Similarly, every attempt to trace the origin of man, the ultimate, or rather penultimate, depository of rationality, back to some physical event triggering gradual development defies not only credulity but the evidence of those very same natural sciences.

Yet it would take irrefutable scientific evidence to convince a sensible thinker that the distance between some nebulous cell (that itself had appeared out of nothing) and the B Minor Mass could have been travelled by purely material incremental steps – however many years atheists choose to assign to that process.

Yet this evidence is still lacking, for all the Herculean labours of those who are emotionally committed to digging it up by hook or by crook. In other words, the story of Creation simply has no credible competition, no other narrative that comes anywhere near providing a similarly cogent explanation of the world.

Hence the belief in the nonexistence of God is every bit as fideistic as the belief in his existence. The opposition of the two fideistic poles is  opposition not between faith and reason but between two faiths.

One of them is based on God’s revelation given by methods both natural (through the possibility of perceiving much of his creation experimentally) and supernatural (through the Scripture and church tradition). The other is based on nothing but man’s own fanciful speculation. As such, it is not even so much faith as superstition.

The same goes for Christianity. True believers know intuitively that the gospel story is true, just as astronomers of the past knew intuitively that, say, Neptune existed before they could see it or prove its existence mathematically.

But forget intuition. Since Christ’s physical existence is confirmed by contemporaneous sources, it’s not in doubt, at least not this side of the lectures on ‘scientific atheism’ to which I was exposed at my Soviet university.

It’s true that Jesus left no written account of his teaching, but then neither did Socrates. Yet we don’t doubt the authenticity of Socrates’s teaching thanks to the evidence helpfully provided by his disciples, such as Plato and Xenophon.

Reading Jesus for Socrates, and the evangelists for Plato and Xenophon, one would expect that the same latitude would be afforded to Christ’s teaching. But it isn’t: the vulgar empiricist simply can’t abide knowledge that takes him out of his depth.

The same observation applies to the proofs of Christ’s divinity, such as his miracles and especially his rising on the third day after his death.

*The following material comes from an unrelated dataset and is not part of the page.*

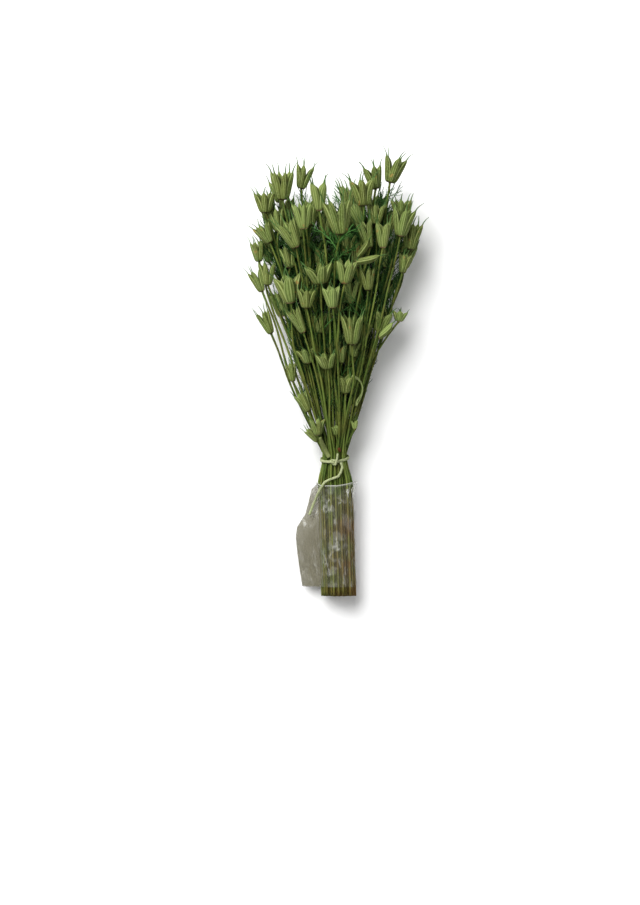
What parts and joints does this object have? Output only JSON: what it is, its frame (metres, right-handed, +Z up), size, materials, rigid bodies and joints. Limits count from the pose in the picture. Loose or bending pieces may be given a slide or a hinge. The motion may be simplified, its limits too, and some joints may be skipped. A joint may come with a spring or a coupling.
{
  "type": "dried nigella seed pod bunch",
  "caption": "Tied bunch of dried green nigella seed pods on thin stems, with thread leaves, a fibre string tie and a clear film sleeve, lying on its side.",
  "frame": {"origin": "centre of the bunch's box at the surface that it lies on, measured without the string's tail", "axes": "+Y along the bunch from the cut ends to the heads, +X to the right seen from above, +Z up from the surface"},
  "size_m": [0.1824, 0.45, 0.1151],
  "materials": {
    "dried_pod": "matte dried plant, olive green with paler ribs",
    "string": "flat twisted plant fibre, dull sage",
    "film": "thin clear crumpled film, glossy"
  },
  "bodies": {
    "root": {"pod_stem_01": "dried_pod", "pod_stem_02": "dried_pod", "pod_stem_03": "dried_pod", "pod_stem_04": "dried_pod", "pod_stem_05": "dried_pod", "pod_stem_06": "dried_pod", "pod_stem_07": "dried_pod", "pod_stem_08": "dried_pod", "pod_stem_09": "dried_pod", "pod_stem_10": "dried_pod", "pod_stem_11": "dried_pod", "pod_stem_12": "dried_pod", "pod_stem_13": "dried_pod", "pod_stem_14": "dried_pod", "pod_stem_15": "dried_pod", "pod_stem_16": "dried_pod", "pod_stem_17": "dried_pod", "pod_stem_18": "dried_pod", "pod_stem_19": "dried_pod", "pod_stem_20": "dried_pod", "pod_stem_21": "dried_pod", "pod_stem_22": "dried_pod", "pod_stem_23": "dried_pod", "pod_stem_24": "dried_pod", "pod_stem_25": "dried_pod", "pod_stem_26": "dried_pod", "pod_stem_27": "dried_pod", "pod_stem_28": "dried_pod", "pod_stem_29": "dried_pod", "pod_stem_30": "dried_pod", "pod_stem_31": "dried_pod", "pod_stem_32": "dried_pod", "pod_stem_33": "dried_pod", "pod_stem_34": "dried_pod", "pod_stem_35": "dried_pod", "pod_stem_36": "dried_pod", "pod_stem_37": "dried_pod", "pod_stem_38": "dried_pod", "pod_stem_39": "dried_pod", "pod_stem_40": "dried_pod", "pod_stem_41": "dried_pod", "pod_stem_42": "dried_pod", "pod_stem_43": "dried_pod", "pod_stem_44": "dried_pod", "pod_stem_45": "dried_pod", "pod_stem_46": "dried_pod", "pod_stem_47": "dried_pod", "pod_stem_48": "dried_pod", "pod_stem_49": "dried_pod", "pod_stem_50": "dried_pod", "pod_stem_51": "dried_pod", "pod_stem_52": "dried_pod", "pod_stem_53": "dried_pod", "pod_stem_54": "dried_pod", "pod_stem_55": "dried_pod", "tie": "string", "tie_tail": "string", "sleeve": "film"}
  },
  "joints": []
}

Just like the trial and execution of Socrates was witnessed by many Athenians, so were all those events witnessed by Jesus’s contemporaries, the former by hundreds if not thousands, the latter by dozens if not hundreds.

Yet our empiricists refuse to accept that eyewitness testimony, following the logic of one of Chekhov’s characters who denies the rotation of the Earth by saying “This cannot be because it cannot be ever.”

Moreover, the living presence of Christ has since been palpably felt by millions – yet their testimony is simply dismissed as delusional.

The same people who are prepared to embrace the reality of such metaphysical experiences as meditation or telepathy refuse to accept the reality of the metaphysical experience that, alone among all revolutions, reshaped the world.

I’m not proposing to put forth a rational religious argument here – only an observation that a rational religious argument is possible and, given a comparable rhetorical agility on both sides, winnable.

Yet even this modest conciliatory assertion would enrage our modern empiricists (take my word for it – I’ve taken delight in enraging many). Such is the natural development of the Age of Reason and its obscurantist culmination going by the misnomer of the Enlightenment.

(Incidentally, Satan’s name, Lucifer, actually means ‘Enlightener’. Thought I’d mention this.)

6 thoughts on “Have you ever seen a mind?”

  1. “these poor souls own cars would have made them seem unimaginably rich”

    Not only own an auto but also many are morbidly obese. Too much to eat and eat too much. Poor are poor in character and mind but in material?

  2. Alas, it is a mighty task to swim against the tide of modernity. The shelves of bookshops across the country groan with the weight of reductionist science.

    Mr Boot stalks the post-post modern wasteland. A sort of well read Mad Max.

  3. Her is some amazing faith; NASA was set up in part to find traces of extraterrestrial life in the universe. While the government space agency has yet to find any definitive evidence that extraterrestrials exist, one NASA scientist believes we may have already been visited by them here on Earth.

    1. I meant to add in response to the “…the story of Creation simply has no credible competition”, that the increasing number of scientists, like the fore mentioned NASA scientist, believing life came from a distant galaxy; all they do is simply push the creation of life belief problem further away.